Gaza, 53 miliardi per la ricostruzione: il business della guerra è appena iniziato

Pioggia di miliardi sulla ricostruzione di Gaza, ma il denaro finirà nelle mani giuste o sarà solo un affare per pochi?

Gaza, 53 miliardi per la ricostruzione: il business della guerra è appena iniziato

La distruzione di Gaza ha un prezzo. Un costo umano incalcolabile, una devastazione materiale stimata in almeno 29,9 miliardi di dollari solo per i danni alle infrastrutture. Se si aggiungono le perdite economiche e sociali, la cifra schizza a 49 miliardi. Ma dietro il dramma della guerra si profila un’opportunità per molti: la ricostruzione di Gaza diventa il prossimo grande business internazionale. E tra i più entusiasti c’è persino Donald Trump, che avrebbe suggerito di trasformare la Striscia in un mega resort.

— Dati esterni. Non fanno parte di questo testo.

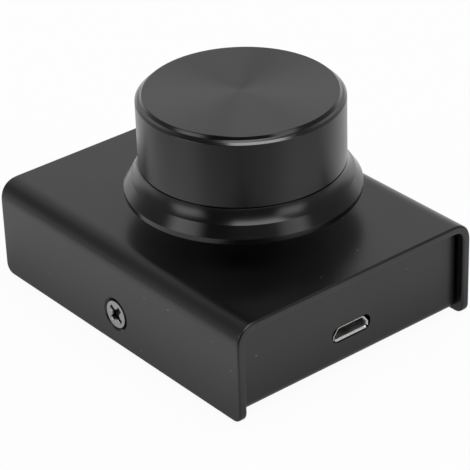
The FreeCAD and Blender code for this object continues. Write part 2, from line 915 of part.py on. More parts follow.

I numeri della devastazione

Il rapporto congiunto della Banca Mondiale, dell’Unione europea e delle Nazioni Unite (IRDNA – Interim Rapid Damage and Needs Assessment) fornisce un quadro chiaro della situazione. Gaza è una distesa di macerie: 1,9 milioni di persone sfollate, 47.000 morti, oltre 111.000 feriti. Il settore più colpito è quello abitativo, con danni stimati a 15,8 miliardi di dollari, seguito dal commercio e dall’industria (5,9 miliardi), dai trasporti (2,5 miliardi) e dai servizi idrici e igienico-sanitari (1,53 miliardi).

Per la ricostruzione e la ripresa economica servirebbero 53,2 miliardi di dollari, di cui almeno 20 miliardi nei primi tre anni. Questi numeri trasformano Gaza in una miniera d’oro per imprese edili, fondi di investimento e Stati pronti a spartirsi il bottino della ricostruzione.

Il grande business del dopoguerra

Dietro l’apparente necessità di ricostruire Gaza si muovono interessi economici di primo livello. Diversi Stati arabi stanno già valutando progetti infrastrutturali colossali, mentre imprese occidentali e israeliane vedono nella distruzione l’opportunità di entrare nel mercato. Tra i protagonisti della partita ci sarebbero aziende statunitensi e del Golfo, pronte a investire miliardi con il benestare della comunità internazionale.

E poi c’è l’ex presidente Usa Donald Trump, che non ha mai nascosto la sua visione della politica come un’estensione del business. Secondo indiscrezioni, avrebbe suggerito di trasformare Gaza in un’area turistica d’élite, con hotel di lusso, casinò e infrastrutture per crociere. Un’idea che suona quasi surreale nel mezzo di una tragedia umanitaria, ma che trova eco tra quegli investitori che vedono nelle macerie solo spazio edificabile.

Chi paga e chi guadagna

La ricostruzione di Gaza sarà finanziata da un mix di aiuti internazionali, prestiti e investimenti privati. Ma c’è un dettaglio cruciale: i fondi stanziati non andranno direttamente alla popolazione palestinese, bensì saranno gestiti attraverso fondi di sviluppo e organizzazioni internazionali. Questo significa che chi controllerà la distribuzione degli appalti determinerà anche chi beneficerà di questa ricostruzione.

Israele, dal canto suo, manterrà un ruolo chiave: già nel passato ha imposto restrizioni sui materiali da costruzione destinati a Gaza, favorendo imprese israeliane nella vendita di cemento, ferro e componenti edilizi. Le condizioni di sicurezza imposte da Tel Aviv potrebbero quindi trasformarsi in un ulteriore strumento di controllo economico sulla Striscia.

Il rischio di un’ennesima speculazione

A Gaza la storia si ripete. Dopo ogni guerra, il mondo si mobilita per la ricostruzione, ma i palestinesi restano prigionieri di un meccanismo che li esclude dal controllo delle risorse. Gli investitori internazionali puntano a mega-progetti che poco hanno a che fare con i bisogni immediati della popolazione, mentre l’economia locale, ridotta in macerie, non ha alcuna voce in capitolo. Del resto le guerre sono sempre così, una spartizione tra pochi sulla pelle di molti. Sia quando cadono le bombe sia quando c’è da rimettere in piedi le case.